__EXERCISE PROMPT__: Copy each line exactly. Leave nothing out.

── RECORDED DATA

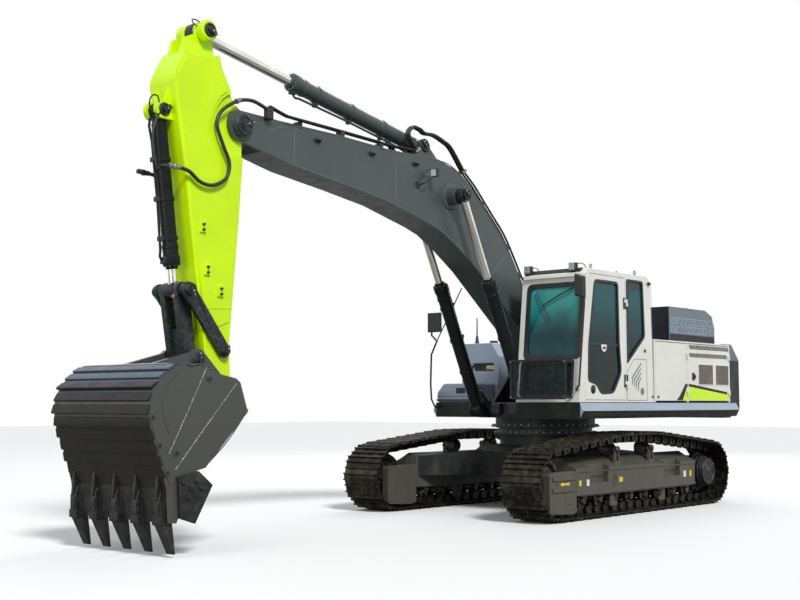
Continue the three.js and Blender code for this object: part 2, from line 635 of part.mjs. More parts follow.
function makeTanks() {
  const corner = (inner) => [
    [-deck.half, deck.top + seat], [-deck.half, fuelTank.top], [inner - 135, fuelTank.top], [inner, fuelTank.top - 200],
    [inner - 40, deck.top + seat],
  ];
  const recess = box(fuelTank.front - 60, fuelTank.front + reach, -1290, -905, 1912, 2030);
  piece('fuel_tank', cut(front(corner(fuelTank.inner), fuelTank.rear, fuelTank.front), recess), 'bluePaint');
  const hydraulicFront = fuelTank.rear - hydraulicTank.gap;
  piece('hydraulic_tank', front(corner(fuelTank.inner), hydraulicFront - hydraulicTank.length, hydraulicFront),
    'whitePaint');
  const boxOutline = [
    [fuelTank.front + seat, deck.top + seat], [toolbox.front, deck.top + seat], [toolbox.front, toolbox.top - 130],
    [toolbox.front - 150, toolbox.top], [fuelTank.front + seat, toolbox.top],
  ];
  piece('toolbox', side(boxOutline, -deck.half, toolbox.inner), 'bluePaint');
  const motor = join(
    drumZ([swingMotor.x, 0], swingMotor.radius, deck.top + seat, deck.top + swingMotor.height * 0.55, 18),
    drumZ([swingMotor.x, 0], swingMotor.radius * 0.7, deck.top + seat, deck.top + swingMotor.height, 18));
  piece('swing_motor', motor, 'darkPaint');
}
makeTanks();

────

__ANSWER IN FULL__:
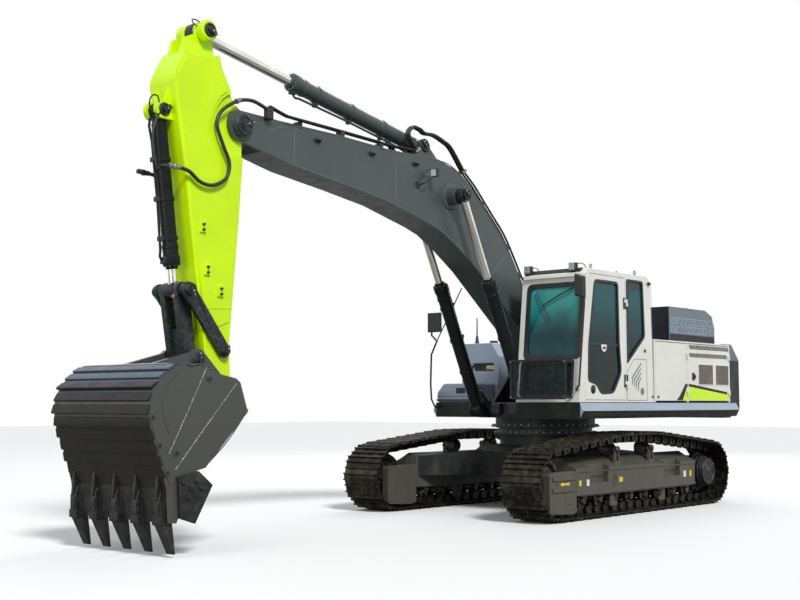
Continue the three.js and Blender code for this object: part 2, from line 635 of part.mjs. More parts follow.
function makeTanks() {
  const corner = (inner) => [
    [-deck.half, deck.top + seat], [-deck.half, fuelTank.top], [inner - 135, fuelTank.top], [inner, fuelTank.top - 200],
    [inner - 40, deck.top + seat],
  ];
  const recess = box(fuelTank.front - 60, fuelTank.front + reach, -1290, -905, 1912, 2030);
  piece('fuel_tank', cut(front(corner(fuelTank.inner), fuelTank.rear, fuelTank.front), recess), 'bluePaint');
  const hydraulicFront = fuelTank.rear - hydraulicTank.gap;
  piece('hydraulic_tank', front(corner(fuelTank.inner), hydraulicFront - hydraulicTank.length, hydraulicFront),
    'whitePaint');
  const boxOutline = [
    [fuelTank.front + seat, deck.top + seat], [toolbox.front, deck.top + seat], [toolbox.front, toolbox.top - 130],
    [toolbox.front - 150, toolbox.top], [fuelTank.front + seat, toolbox.top],
  ];
  piece('toolbox', side(boxOutline, -deck.half, toolbox.inner), 'bluePaint');
  const motor = join(
    drumZ([swingMotor.x, 0], swingMotor.radius, deck.top + seat, deck.top + swingMotor.height * 0.55, 18),
    drumZ([swingMotor.x, 0], swingMotor.radius * 0.7, deck.top + seat, deck.top + swingMotor.height, 18));
  piece('swing_motor', motor, 'darkPaint');
}
makeTanks();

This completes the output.